Exercise task:
Which lines below fall between the one containing "the glove's box." and the one containing "bpy.data.objects.remove(obj)"? Repeat them exactly, counting both of those lines, and add nothing else.

Given material:
-------

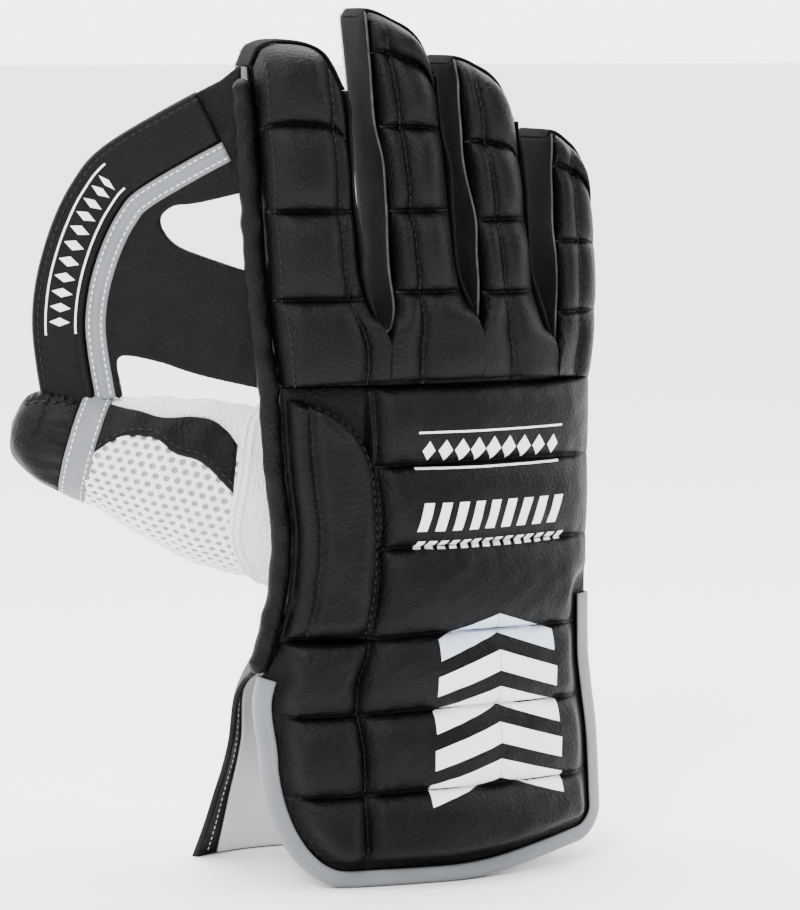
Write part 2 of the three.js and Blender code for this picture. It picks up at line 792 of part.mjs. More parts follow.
function sidePad() {
  const [from, to] = [sidePadFrom, sidePadTo].map((h) => h * handHeight);
  const shoulder = to - sidePadCorner;
  const rows = [
    ...spread(from + sidePadClear, shoulder, 4),
    ...[0.4, 0.7, 0.9].map((t) => shoulder + sidePadCorner * t),
  ];
  const across = [0, 0.12, 0.4, 0.7, 0.9, 1];
  const low = [];
  const high = [];
  rows.forEach((z, r) => {
    const left = mix(panelEdge("left", z), panelEdge("right", z), 0.012);
    const right = mix(
      panelEdge("left", z),
      panelEdge("right", z),
      Math.max(0.05, sidePadEdge(z) - 0.045),
    );
    const along = share(r, 0, rows.length - 1);
    const place = across.map((t) => mix(left, right, t));
    const lift = (t) =>
      sidePadRise * mix(0.35, 1, crown(t) * Math.sqrt(Math.sin(Math.PI * mix(0.06, 0.94, along))));
    low.push(place.map((x) => backPoint(x, seatY - sidePadSeat - gap, z)));
    high.push(
      place.map((x, k) => backPoint(x, seatY - sidePadSeat - gap - lift(across[k]), z)),
    );
  });
  add("side_pad", "black_leather", sheet(high, low));
}

// Stations round the back panel's free edge, from the thumb-side slit round the hem to the other slit.
function hemStations(beyond) {
  const at = (t, z) => new THREE.Vector2(mix(panelEdge("left", z), panelEdge("right", z), t), z);
  const hemAt = (t) => {
    let z = hemFloor;
    for (let k = 0; k < 12; k++) z = hem(at(t, z).x);
    return at(t, z);
  };
  const leftFoot = hemAt(0).y;
  const rightFoot = hemAt(1).y;
  const points = [
    ...spread(thumbSlitTop + beyond, leftFoot, 4).slice(0, -1).map((z) => at(0, z)),
    ...panelColumns.map(hemAt),
    ...spread(rightFoot, littleSlitTop + beyond, 8).slice(1).map((z) => at(1, z)),
  ];
  return points.map((p, k) => {
    const a = points[Math.max(0, k - 1)];
    const b = points[Math.min(points.length - 1, k + 1)];
    const before = p.clone().sub(a).normalize();
    const after = b.clone().sub(p).normalize();
    const way = before.add(after).normalize();
    return { x: p.x, z: p.y, nx: way.y, nz: -way.x };
  });
}

// The grey tape folded over that edge, or the space that its front lip needs.
function bindingSweep(space) {
  const front = seatY - marginThickness;
  const [g, t, lip] = [bindingSlack, bindingWall, bindingLip];
  const profiles = space
    ? [
        [
          [-lip - g, front - 2 * backThickness],
          [bindingReach, front - 2 * backThickness],
        ],
        [
          [-lip - g, front],
          [bindingReach, front],
        ],
      ]
    : [
        [
          [-lip, front - g - t],
          [g + t, front - g - t],
          [g + t, seatY + g + t],
          [-lip, seatY + g + t],
        ],
        [
          [-lip, front - g],
          [g, front - g],
          [g, seatY + g],
          [-lip, seatY + g],
        ],
      ];
  const stations = hemStations(space ? 3 * gap : 0);
  const grids = profiles.map((profile) =>
    stations.map((s) =>
      profile.map(([out, y]) =>
        backPoint(s.x + s.nx * out, y, s.z + s.nz * out),
      ),
    ),
  );
  return sheet(grids[0], grids[1]);
}

function edgeRoll() {
  const path = spread(thumbSlitTop + 2, rollTop, 12).map((z) => {
    const edge =
      z < handHeight
        ? panelEdge("left", z)
        : fingerEdge(0, "left", z) + leather + gap;
    return backPoint(edge - 2 * gap - rollRadius, seatY - rollRadius - gap, z);
  });
  const round = new THREE.Shape().absarc(0, 0, rollRadius, 0, 2 * Math.PI);
  const geometry = new THREE.ExtrudeGeometry(round, {
    steps: 26,
    curveSegments: 4,
    bevelEnabled: false,
    extrudePath: new THREE.CatmullRomCurve3(path),
  });
  add("edge_roll", "black_leather", toGeometry(toSolid(geometry)));
}

// The web lies in one upright plane that turns from the index finger towards the thumb.
const webOut = new THREE.Vector3(
  -Math.cos(radians(webTurn)),
  Math.sin(radians(webTurn)),
  0,
);
const webUp = new THREE.Vector3(0, 0, 1);
const webBack = new THREE.Vector3().crossVectors(webOut, webUp);
const webFoot = webTop - webHeight;
const webPoint = (row) =>
  new THREE.Vector2(row.out * webSpan, webFoot + row.up * webHeight);

// Where the index finger's side stands, measured along the web, for a layer that reaches a depth off its plane.
function webWall(z, depth) {
  const outline = z < handHeight ? handEdge("left", z) : fingerEdge(0, "left", z);
  const edge = outline * (1 - sideTaper * webDepth);
  const turned = depth * Math.sin(radians(webTurn));
  return (webStart.x - edge + gap + turned) / Math.cos(radians(webTurn));
}

function webSolid(shape, from, thickness) {
  const geometry = new THREE.ExtrudeGeometry(shape, {
    depth: thickness,
    bevelEnabled: false,
    curveSegments: 3,
  });
  const frame = new THREE.Matrix4().makeBasis(webOut, webUp, webBack);
  frame.setPosition(webStart.clone().addScaledVector(webBack, from));
  geometry.applyMatrix4(frame);
  // The thumb's cap and band stand in the web's foot, with the usual gap.
  const places = [...spread(0.1, bandTo, 6), ...tipSections];
  return cut(geometry, thumbCore(places, 2 * gap + bandRelief));
}

// A curve beside the web's edge, moved in by an offset.
function webCurve(inset, steps = 20) {
  const curve = new THREE.SplineCurve(webEdge.map(webPoint));
  return spread(0, 1, steps).map((t) => {
    const way = curve.getTangent(t);
    return curve.getPoint(t).add(new THREE.Vector2(way.y, -way.x).multiplyScalar(inset));
  });
}

// A strip between two curves, starting beside the index finger's wall.
const ribbon = (a, b) => {
  const beyond = (line) => {
    const room = (p) => p.x - webWall(p.y, webThickness / 2 + gap + bandThickness);
    const i = Math.max(1, line.findIndex((p) => room(p) > 0));
    const t = room(line[i - 1]) / (room(line[i - 1]) - room(line[i]));
    return [line[i - 1].clone().lerp(line[i], share(t)), ...line.slice(i)];
  };
  return new THREE.Shape([...beyond(a), ...beyond(b).reverse()]);
};

function web() {
  const panel = new THREE.Shape();
  const edge = webCurve(0);
  const wallAt = (z) => webWall(z, webThickness / 2);
  const start = new THREE.Vector2(wallAt(edge[0].y), edge[0].y);
  panel.moveTo(start.x, start.y);
  edge.filter((p) => p.x > start.x + 1).forEach((p) => panel.lineTo(p.x, p.y));
  let foot = start.y;
  for (const rows of [lowerOpening, upperOpening]) {
    const points = rows.map(webPoint);
    points.at(-1).x = wallAt(points.at(-1).y);
    if (rows === upperOpening) {
      points[0].x = wallAt(points[0].y);
      spread(foot, points[0].y, 3).slice(1, -1).forEach((z) => panel.lineTo(wallAt(z), z));
    }
    panel.lineTo(points[0].x, points[0].y);
    panel.splineThru(points.slice(1));
    foot = points.at(-1).y;
  }
  spread(foot, start.y, 4).slice(1, -1).forEach((z) => panel.lineTo(wallAt(z), z));
  add("web_panel", "black_leather", webSolid(panel, -webThickness / 2, webThickness));
  const face = -webThickness / 2 - gap;
  add(
    "web_band",
    "black_leather",
    webSolid(ribbon(webCurve(0), webCurve(bandWidth)), face - bandThickness, bandThickness),
  );
  add(
    "web_strip",
    "grey_tape",
    webSolid(
      ribbon(webCurve(bandWidth + gap), webCurve(bandWidth + gap + stripWidth)),
      face - stripThickness,
      stripThickness,
    ),
  );
}

backPanel();
sidePad();
fingers.forEach((_, i) => fingerPad(i));
fingerWalls();
fingers.forEach((_, i) => fingerFace(i));
palmSide();
cuffBack();
add("cuff_binding", "grey_tape", bindingSweep(false));
edgeRoll();
web();
thumb();

// The origin is on the floor, under the middle of the glove's box.
const box = new THREE.Box3().setFromObject(pieces);
const middle = box.getCenter(new THREE.Vector3());
pieces.position.set(-middle.x, -middle.y, -box.min.z);
const glove = new THREE.Group();
glove.add(pieces);

export default glove;
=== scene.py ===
"""Looks of a right-hand wicketkeeping glove: quilted black leather, white rubber-faced palm, perforated thumb.

Lengths are in millimetres in the flat layout (x across, y to the palm, z up) and become metres when a mesh is made.
"""

import math

import bpy
import numpy as np
from mathutils import Matrix, Vector


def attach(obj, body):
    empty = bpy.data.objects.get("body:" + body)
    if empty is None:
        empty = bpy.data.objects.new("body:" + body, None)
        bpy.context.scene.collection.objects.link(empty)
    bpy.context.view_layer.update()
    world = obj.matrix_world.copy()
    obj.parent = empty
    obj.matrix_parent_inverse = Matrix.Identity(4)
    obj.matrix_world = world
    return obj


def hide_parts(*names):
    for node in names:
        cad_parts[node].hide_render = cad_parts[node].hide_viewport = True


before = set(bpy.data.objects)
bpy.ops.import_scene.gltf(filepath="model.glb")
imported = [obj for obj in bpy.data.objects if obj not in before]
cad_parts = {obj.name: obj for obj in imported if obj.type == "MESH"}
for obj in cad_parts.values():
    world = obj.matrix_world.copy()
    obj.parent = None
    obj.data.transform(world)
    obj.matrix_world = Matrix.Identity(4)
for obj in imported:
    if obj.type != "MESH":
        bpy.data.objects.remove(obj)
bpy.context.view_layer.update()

# The layout's origin in the glove's frame.
ORIGIN = np.array([38.876, -6.399, 0.0])

HALF_WIDTH = 68
HAND = 194
FINGER = 144
WRIST = 108
PALM_TOP = 200
SEAT = -18
HOLLOW = 34
TIP_LOSS = 9
PALM_Y = SEAT + HOLLOW
LEATHER = 1.6
PALM_WALL = 3
PAD_EDGE = 4
PAD_RISE = 10
FIN = 6
CROTCH_DEPTH = 3
FLARE = 27
BOW = (8, 19)
BEND = 12
HEM_FLOOR = 1.95

# Heights as shares of HAND, edges as shares of HALF_WIDTH.
HAND_HEIGHTS = (0, 0.26, 0.365, 0.42, 0.46, 0.53, 0.6, 0.71, 0.81, 0.93, 1)
HAND_LEFT = (-1.02, -1.02, -1.05, -1.02, -0.965, -0.91, -0.868, -0.847, -0.877, -0.903, -0.912)
HAND_RIGHT = (1.13, 1.11, 1.07, 1.05, 1.046, 1.045, 1.046, 1.054, 1.058, 1.063, 1.065)

# Each finger: edges at the base and at the tip, its top, its cross seams, its long seam at base and tip, its tip's shape.
FINGERS = (
    dict(name="index", base=(-0.985, -0.425), tip=(-1.03, -0.49), top=0.917,
         seams=(0.233, 0.465, 0.7), long=(0.8, 0.84), cap="square"),
    dict(name="middle", base=(-0.28, 0.14), tip=(-0.39, 0.02), top=1.0,
         seams=(0.25, 0.465, 0.688, 0.896), long=(0.36, 0.3), cap="slanted"),
    dict(name="ring", base=(0.235, 0.62), tip=(0.12, 0.51), top=0.875,
         seams=(0.243, 0.438, 0.653), long=(0.42, 0.34), cap="slanted"),
    dict(name="little", base=(0.757, 1.11), tip=(0.745, 1.06), top=0.674,
         seams=(0.18, 0.375, 0.59), long=(0.5, 0.5), cap="slanted"),
)
STRAIGHT = 0.35
CROTCHES = ((-0.3, 0.153), (0.249, 0.174), (0.757, 0.104))
TIP_DROP = 24
ACROSS = (0, 0.12, 0.45, 0.8, 1)
TIPS = {"square": (0.42, 0.1, 0, 0.2, 0.8), "slanted": (0.14, 0, 0.14, 0.46, 1.05)}
RIBS = (0.02, 0.184, 0.345, 0.497, 0.675, 0.84, 1)
COLUMN = 0.262

THUMB_BASE = np.array([-66.0, 7.0, 151.0])
THUMB_REACH = 97
THUMB_HALF = (34, 17)
THUMB_OUT = 22
THUMB_UP = 16
THUMB_PLACES = (-0.1, 0, 0.19, 0.39, 0.61, 0.74, 0.84, 0.92, 0.975, 1)
THUMB_HEIGHTS = (0.93, 0.96, 0.93, 0.81, 0.64, 0.585, 0.55, 0.46, 0.29, 0)
THUMB_DEPTHS = (0.76, 0.8, 0.94, 1.0, 0.98, 0.95, 0.9, 0.76, 0.48, 0)

WEB_START = np.array([-68.0, 0.1, 0.0])
WEB_TURN = 25.8
WEB_SPAN = 84
WEB_TOP = 314
WEB_HEIGHT = 130
WEB_OUT = (-0.02, 0.383, 0.677, 0.811, 0.91, 0.981, 1.008, 0.99, 0.954)
WEB_UP = (1.02, 0.885, 0.77, 0.67, 0.545, 0.4, 0.26, 0.12, -0.02)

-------

Task solution:
// The origin is on the floor, under the middle of the glove's box.
const box = new THREE.Box3().setFromObject(pieces);
const middle = box.getCenter(new THREE.Vector3());
pieces.position.set(-middle.x, -middle.y, -box.min.z);
const glove = new THREE.Group();
glove.add(pieces);

export default glove;
=== scene.py ===
"""Looks of a right-hand wicketkeeping glove: quilted black leather, white rubber-faced palm, perforated thumb.

Lengths are in millimetres in the flat layout (x across, y to the palm, z up) and become metres when a mesh is made.
"""

import math

import bpy
import numpy as np
from mathutils import Matrix, Vector


def attach(obj, body):
    empty = bpy.data.objects.get("body:" + body)
    if empty is None:
        empty = bpy.data.objects.new("body:" + body, None)
        bpy.context.scene.collection.objects.link(empty)
    bpy.context.view_layer.update()
    world = obj.matrix_world.copy()
    obj.parent = empty
    obj.matrix_parent_inverse = Matrix.Identity(4)
    obj.matrix_world = world
    return obj


def hide_parts(*names):
    for node in names:
        cad_parts[node].hide_render = cad_parts[node].hide_viewport = True


before = set(bpy.data.objects)
bpy.ops.import_scene.gltf(filepath="model.glb")
imported = [obj for obj in bpy.data.objects if obj not in before]
cad_parts = {obj.name: obj for obj in imported if obj.type == "MESH"}
for obj in cad_parts.values():
    world = obj.matrix_world.copy()
    obj.parent = None
    obj.data.transform(world)
    obj.matrix_world = Matrix.Identity(4)
for obj in imported:
    if obj.type != "MESH":
        bpy.data.objects.remove(obj)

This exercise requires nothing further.